Material for the task
════════════════════
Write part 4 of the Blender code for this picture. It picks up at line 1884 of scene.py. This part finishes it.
════════════════════
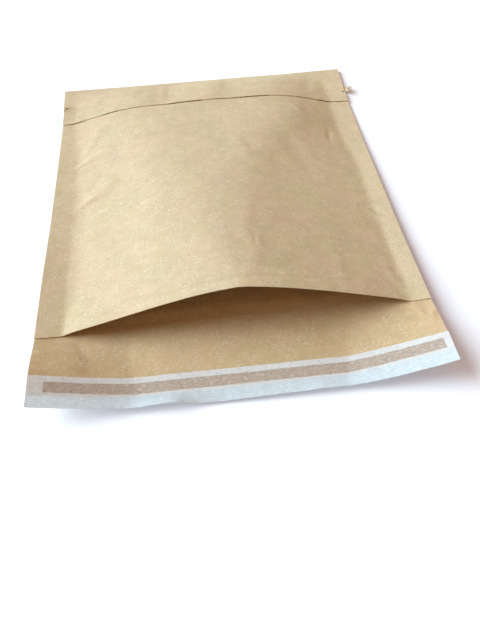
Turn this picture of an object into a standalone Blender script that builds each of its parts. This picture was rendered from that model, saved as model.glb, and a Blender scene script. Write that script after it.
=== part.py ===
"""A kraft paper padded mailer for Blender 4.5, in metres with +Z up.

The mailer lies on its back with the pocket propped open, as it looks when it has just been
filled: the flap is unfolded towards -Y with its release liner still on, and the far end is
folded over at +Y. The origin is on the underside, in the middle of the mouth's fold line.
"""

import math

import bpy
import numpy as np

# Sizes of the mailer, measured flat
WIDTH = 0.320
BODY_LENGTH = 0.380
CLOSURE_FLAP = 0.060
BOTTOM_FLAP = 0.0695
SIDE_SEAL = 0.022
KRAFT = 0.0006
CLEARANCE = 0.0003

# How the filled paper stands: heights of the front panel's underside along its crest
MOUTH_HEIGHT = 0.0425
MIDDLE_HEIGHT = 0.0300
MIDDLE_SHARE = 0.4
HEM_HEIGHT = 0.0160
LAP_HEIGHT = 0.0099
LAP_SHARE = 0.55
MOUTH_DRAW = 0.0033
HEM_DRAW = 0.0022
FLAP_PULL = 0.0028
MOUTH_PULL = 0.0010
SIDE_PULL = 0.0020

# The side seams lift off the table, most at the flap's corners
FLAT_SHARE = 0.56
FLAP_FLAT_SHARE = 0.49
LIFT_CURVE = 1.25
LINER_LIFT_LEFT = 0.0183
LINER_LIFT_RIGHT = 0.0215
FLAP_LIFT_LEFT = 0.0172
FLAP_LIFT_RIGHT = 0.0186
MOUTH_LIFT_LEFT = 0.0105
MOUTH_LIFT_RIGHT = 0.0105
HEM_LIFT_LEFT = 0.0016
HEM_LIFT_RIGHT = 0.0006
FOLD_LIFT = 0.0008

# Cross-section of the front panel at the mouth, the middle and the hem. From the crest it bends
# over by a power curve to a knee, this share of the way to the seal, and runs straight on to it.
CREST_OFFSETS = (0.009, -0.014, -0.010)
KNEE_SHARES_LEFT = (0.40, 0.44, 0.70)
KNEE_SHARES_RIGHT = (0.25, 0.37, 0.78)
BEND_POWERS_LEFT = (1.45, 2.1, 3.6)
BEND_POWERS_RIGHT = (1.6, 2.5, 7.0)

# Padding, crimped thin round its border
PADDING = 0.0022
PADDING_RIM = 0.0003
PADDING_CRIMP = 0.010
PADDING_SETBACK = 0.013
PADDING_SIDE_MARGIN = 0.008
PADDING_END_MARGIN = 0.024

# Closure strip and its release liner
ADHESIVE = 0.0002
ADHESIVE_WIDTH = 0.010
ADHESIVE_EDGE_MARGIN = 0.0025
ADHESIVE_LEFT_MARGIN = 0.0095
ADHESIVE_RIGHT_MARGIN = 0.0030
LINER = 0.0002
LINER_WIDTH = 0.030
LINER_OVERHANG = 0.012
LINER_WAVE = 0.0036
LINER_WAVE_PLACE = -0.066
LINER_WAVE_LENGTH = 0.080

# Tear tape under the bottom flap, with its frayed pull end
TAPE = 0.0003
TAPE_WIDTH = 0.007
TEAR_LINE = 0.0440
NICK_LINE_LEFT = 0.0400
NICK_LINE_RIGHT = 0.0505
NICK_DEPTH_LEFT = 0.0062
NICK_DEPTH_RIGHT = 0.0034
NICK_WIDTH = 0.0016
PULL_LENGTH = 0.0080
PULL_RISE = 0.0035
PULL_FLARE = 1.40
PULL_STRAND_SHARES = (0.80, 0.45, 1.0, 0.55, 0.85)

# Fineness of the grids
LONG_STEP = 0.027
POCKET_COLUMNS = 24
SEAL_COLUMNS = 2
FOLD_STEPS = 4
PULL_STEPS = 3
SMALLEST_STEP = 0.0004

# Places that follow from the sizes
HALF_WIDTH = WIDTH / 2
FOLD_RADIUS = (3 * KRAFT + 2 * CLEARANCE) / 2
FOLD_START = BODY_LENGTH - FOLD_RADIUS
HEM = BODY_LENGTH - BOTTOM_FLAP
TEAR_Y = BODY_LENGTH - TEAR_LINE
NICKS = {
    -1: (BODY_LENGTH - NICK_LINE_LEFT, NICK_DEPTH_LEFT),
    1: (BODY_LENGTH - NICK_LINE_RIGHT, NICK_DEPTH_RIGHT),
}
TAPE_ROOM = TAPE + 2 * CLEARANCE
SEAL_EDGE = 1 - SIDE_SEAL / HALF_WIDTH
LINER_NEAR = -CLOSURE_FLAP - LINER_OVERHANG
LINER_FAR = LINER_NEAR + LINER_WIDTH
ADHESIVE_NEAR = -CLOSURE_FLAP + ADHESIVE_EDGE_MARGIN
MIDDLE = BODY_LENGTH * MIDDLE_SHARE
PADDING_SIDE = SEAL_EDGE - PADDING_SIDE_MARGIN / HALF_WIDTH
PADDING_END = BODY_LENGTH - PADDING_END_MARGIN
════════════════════
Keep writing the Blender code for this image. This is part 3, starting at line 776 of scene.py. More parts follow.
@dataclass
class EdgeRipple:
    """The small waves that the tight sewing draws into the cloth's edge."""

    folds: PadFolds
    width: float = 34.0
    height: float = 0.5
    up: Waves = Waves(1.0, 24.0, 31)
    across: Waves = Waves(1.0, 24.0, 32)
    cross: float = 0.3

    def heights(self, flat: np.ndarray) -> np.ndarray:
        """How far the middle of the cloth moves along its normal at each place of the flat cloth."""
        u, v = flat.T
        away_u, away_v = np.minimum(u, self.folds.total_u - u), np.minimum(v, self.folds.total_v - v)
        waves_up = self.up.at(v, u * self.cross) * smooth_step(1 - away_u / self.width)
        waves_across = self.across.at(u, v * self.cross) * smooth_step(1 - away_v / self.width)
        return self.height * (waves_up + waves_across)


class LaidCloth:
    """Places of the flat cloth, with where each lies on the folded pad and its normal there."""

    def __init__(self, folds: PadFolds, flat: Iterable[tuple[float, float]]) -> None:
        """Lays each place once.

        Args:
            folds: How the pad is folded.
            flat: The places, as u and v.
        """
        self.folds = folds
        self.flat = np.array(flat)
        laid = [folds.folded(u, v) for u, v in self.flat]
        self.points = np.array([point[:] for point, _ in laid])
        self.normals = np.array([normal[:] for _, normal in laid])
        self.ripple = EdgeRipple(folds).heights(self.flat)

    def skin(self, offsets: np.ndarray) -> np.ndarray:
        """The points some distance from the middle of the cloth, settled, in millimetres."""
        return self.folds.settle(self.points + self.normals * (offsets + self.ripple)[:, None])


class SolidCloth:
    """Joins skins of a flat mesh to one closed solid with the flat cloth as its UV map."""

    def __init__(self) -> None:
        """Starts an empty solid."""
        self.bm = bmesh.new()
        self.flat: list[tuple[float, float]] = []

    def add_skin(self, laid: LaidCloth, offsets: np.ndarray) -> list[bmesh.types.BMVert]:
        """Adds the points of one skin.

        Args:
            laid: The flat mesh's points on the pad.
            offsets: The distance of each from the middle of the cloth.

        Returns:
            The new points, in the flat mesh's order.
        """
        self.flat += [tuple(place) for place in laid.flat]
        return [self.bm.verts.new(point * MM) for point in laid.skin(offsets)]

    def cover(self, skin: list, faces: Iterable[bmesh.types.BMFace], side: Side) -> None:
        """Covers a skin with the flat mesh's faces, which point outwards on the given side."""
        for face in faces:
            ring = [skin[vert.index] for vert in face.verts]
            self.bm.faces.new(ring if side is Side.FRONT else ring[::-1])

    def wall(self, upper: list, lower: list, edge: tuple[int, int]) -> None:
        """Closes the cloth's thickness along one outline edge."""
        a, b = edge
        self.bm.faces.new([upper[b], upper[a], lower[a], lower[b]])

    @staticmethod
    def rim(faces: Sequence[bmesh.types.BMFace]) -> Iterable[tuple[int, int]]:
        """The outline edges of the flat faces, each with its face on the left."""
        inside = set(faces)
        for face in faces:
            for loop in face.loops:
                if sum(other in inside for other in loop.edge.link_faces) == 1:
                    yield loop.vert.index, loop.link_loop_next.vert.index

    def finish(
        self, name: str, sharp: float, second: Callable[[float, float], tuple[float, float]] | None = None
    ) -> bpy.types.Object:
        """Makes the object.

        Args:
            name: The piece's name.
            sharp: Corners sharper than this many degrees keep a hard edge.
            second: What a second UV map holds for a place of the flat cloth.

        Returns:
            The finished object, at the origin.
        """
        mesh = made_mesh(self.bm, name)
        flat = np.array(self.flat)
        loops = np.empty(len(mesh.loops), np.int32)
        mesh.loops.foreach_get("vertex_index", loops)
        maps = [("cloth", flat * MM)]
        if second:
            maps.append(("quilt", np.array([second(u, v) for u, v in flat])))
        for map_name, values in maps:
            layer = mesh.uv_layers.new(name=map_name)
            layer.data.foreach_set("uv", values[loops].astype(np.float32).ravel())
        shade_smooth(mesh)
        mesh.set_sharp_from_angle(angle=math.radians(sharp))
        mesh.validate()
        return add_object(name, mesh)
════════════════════
Your objective
Find and copy every line in the entries above where the string "parts" occurs.

Solution to this problem
Turn this picture of an object into a standalone Blender script that builds each of its parts. This picture was rendered from that model, saved as model.glb, and a Blender scene script. Write that script after it.
Keep writing the Blender code for this image. This is part 3, starting at line 776 of scene.py. More parts follow.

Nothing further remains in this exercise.